Which; it’s nice to be desired. It’s nice to be wanted. Especially sexually, that makes you feel good and attractive. But what I really want is something real. And I know that he wants that too, in some way since him and Autumn dated for two years. But what if right now, I’m just that rebound for him?
Asdfghjkl; I don’t know if I’m an idiot or just okay with the way that things are right now.
I am such an idiot. Like I thought that telling Mary Jane that Ariel was dating the guy that she cheated on her with would solve anything. Ariel lied about everything and manipulates Mary Jane with all that she’s got. And Jack got dragged into it in the end because he’s the one that told me. I said that I wouldn’t tell that it was him, and I didn’t. But they figured it was him anyways.
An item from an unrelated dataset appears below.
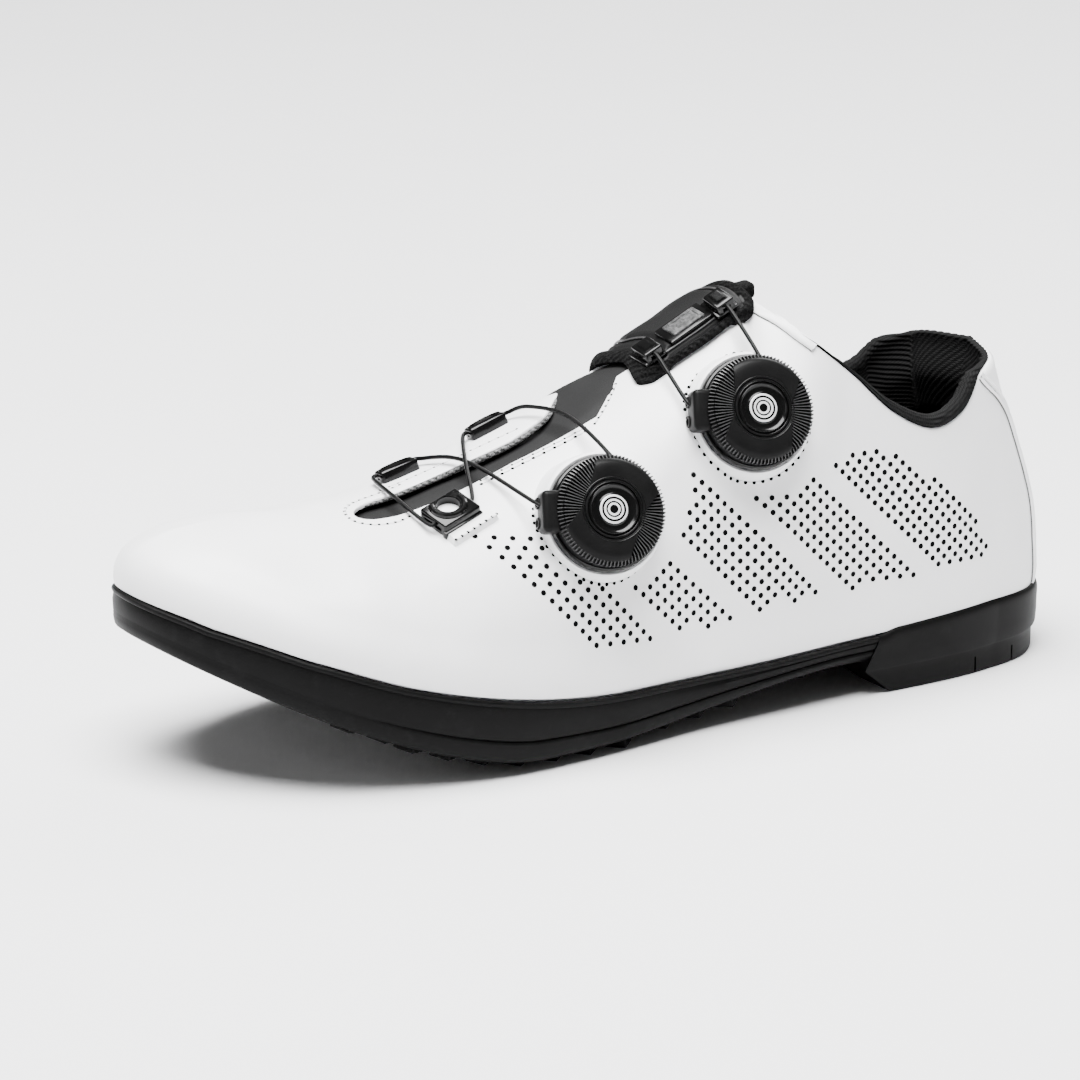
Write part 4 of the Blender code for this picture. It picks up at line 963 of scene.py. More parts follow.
# The seam of the heel's outer panel: its rib at lengths below the topline in millimetres
BACKSTAY_DOWN = (0, 2.5, 10, 19, 28.6, 38, 46, 56, 65, 74)
BACKSTAY_RIB = (1.80, 1.68, 1.27, 1.01, 1.04, 1.11, 1.15, 1.25, 1.29, 1.31)


def backstay_rib(down):
    return float(np.interp(down / MM, BACKSTAY_DOWN, BACKSTAY_RIB))


def relief(place, down):
    """How far the leather swells out at a place, in metres."""
    swell = sum(h * hump(r, hr, place) * hump(d, hd, down / MM) for r, d, hr, hd, h in SWELLS)
    panel = 0.4 * smooth_step(0.04, -0.03, place - backstay_rib(down)) if place < 2 else 0.0
    return (swell + panel) * MM


# %% Skin of the upper
EDGE_ROLL = ((0.0, -1.1), (0.03, -0.55), (0.22, -0.2), (0.55, -0.04), (1.0, 0.0))
UPPER_ROWS = 56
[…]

And they said that he had just pushed it to that point because he was angry with Ariel because he thinks that she’s the one that broke up him and Autumn. Which I could see being a thing, like even if it wasn’t totally on purpose. Sometimes you do things because you’re upset. But I also know Ariel very well.
She didn’t tell Mary Jane when her and I were dating. And she didn’t tell this current guy that she cheated with that she was dating Mary Jane. I even pointed that out. I don’t see how Mary Jane can’t see that she’s just repeating what she did before.
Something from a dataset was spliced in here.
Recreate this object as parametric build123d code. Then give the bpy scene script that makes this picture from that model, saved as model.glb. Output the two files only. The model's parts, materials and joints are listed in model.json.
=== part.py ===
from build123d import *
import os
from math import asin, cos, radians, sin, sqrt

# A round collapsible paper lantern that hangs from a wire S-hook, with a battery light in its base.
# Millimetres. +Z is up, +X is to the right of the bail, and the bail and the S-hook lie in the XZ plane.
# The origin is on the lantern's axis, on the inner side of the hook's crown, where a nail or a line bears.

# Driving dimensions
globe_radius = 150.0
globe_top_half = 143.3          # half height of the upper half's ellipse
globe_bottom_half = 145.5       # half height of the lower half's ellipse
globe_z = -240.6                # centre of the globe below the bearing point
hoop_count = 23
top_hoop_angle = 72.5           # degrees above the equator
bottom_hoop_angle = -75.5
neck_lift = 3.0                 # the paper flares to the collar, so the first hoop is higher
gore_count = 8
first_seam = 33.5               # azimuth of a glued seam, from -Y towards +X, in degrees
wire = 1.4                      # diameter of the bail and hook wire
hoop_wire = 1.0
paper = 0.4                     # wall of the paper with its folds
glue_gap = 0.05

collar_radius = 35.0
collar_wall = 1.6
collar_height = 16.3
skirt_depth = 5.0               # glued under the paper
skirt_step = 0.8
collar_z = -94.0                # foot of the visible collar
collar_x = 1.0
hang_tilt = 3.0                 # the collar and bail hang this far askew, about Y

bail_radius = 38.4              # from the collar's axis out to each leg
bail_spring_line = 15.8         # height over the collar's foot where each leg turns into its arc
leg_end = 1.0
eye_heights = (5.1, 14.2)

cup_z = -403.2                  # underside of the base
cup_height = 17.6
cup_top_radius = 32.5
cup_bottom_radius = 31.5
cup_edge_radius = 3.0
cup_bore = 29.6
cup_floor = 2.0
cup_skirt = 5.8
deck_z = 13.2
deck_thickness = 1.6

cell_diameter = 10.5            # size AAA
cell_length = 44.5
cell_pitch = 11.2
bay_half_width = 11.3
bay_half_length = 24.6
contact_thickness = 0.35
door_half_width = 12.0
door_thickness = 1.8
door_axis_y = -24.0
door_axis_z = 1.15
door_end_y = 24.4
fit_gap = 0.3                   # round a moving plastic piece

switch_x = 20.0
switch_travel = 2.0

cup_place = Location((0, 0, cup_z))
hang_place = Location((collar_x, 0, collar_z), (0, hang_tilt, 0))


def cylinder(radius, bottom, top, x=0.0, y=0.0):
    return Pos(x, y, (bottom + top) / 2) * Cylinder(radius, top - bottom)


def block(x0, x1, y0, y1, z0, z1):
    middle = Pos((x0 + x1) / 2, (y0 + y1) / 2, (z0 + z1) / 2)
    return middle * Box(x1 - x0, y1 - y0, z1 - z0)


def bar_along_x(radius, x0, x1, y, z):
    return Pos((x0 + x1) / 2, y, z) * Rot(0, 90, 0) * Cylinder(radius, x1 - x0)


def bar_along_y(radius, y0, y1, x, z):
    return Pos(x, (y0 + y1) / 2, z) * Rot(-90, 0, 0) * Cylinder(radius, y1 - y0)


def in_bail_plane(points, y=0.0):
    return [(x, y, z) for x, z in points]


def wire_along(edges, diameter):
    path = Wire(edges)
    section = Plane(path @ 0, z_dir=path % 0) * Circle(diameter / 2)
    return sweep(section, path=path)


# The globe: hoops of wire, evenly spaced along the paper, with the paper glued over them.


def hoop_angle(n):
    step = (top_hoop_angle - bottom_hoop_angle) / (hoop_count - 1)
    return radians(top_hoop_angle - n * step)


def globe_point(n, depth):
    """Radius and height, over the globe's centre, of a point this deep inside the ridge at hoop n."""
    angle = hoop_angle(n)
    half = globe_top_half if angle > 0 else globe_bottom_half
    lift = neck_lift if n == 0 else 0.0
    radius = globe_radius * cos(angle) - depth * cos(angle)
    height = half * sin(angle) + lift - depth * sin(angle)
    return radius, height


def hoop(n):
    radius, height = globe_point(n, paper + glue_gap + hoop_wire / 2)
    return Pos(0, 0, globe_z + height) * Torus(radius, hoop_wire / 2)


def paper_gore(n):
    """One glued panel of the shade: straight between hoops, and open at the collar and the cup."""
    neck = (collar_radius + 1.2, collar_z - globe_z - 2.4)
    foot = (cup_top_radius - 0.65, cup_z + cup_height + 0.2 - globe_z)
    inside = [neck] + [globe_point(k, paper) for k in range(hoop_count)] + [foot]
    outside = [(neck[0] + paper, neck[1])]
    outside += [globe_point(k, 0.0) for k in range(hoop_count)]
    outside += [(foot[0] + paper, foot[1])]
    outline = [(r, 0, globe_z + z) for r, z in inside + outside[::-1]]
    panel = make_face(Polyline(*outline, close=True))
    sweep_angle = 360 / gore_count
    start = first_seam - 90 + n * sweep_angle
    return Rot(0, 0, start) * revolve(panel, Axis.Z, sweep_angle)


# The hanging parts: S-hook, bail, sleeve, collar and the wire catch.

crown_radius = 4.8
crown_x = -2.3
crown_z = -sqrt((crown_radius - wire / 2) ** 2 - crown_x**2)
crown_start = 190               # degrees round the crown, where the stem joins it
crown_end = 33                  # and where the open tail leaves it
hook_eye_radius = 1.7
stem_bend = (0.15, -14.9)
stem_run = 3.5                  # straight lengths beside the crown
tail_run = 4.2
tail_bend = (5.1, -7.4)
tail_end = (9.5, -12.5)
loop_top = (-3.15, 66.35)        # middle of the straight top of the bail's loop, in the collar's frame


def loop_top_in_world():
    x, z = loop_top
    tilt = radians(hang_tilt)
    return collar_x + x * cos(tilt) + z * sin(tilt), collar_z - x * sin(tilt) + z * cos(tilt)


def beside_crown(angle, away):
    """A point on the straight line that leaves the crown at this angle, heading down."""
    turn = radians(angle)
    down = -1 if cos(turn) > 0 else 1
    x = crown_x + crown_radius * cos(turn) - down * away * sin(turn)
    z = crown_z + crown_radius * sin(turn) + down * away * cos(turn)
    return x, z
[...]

I don’t know exactly what Ariel said, but I know that it’s not going to be the whole truth, and Autumn will stick up for Ariel in a heart beat even if she knows what she’s doing is wrong. They’re both completely selfish and I can’t even stand it anymore.
And then Mary Jane says something like “They can’t be dating. She’s sent me things that she shouldn’t send anyone if she’s dating someone.” Are you fucking kidding me? How does that not also tell you something?
She doesn’t want to date you but she’s sending you ‘things’?
Fuck, I’m done. I’m seriously done. I’ll be there for Mary Jane in any way that I can. But I’m absolutely done with trying to help. I planted my seeds, and if they don’t grow, it’s her own damn fault.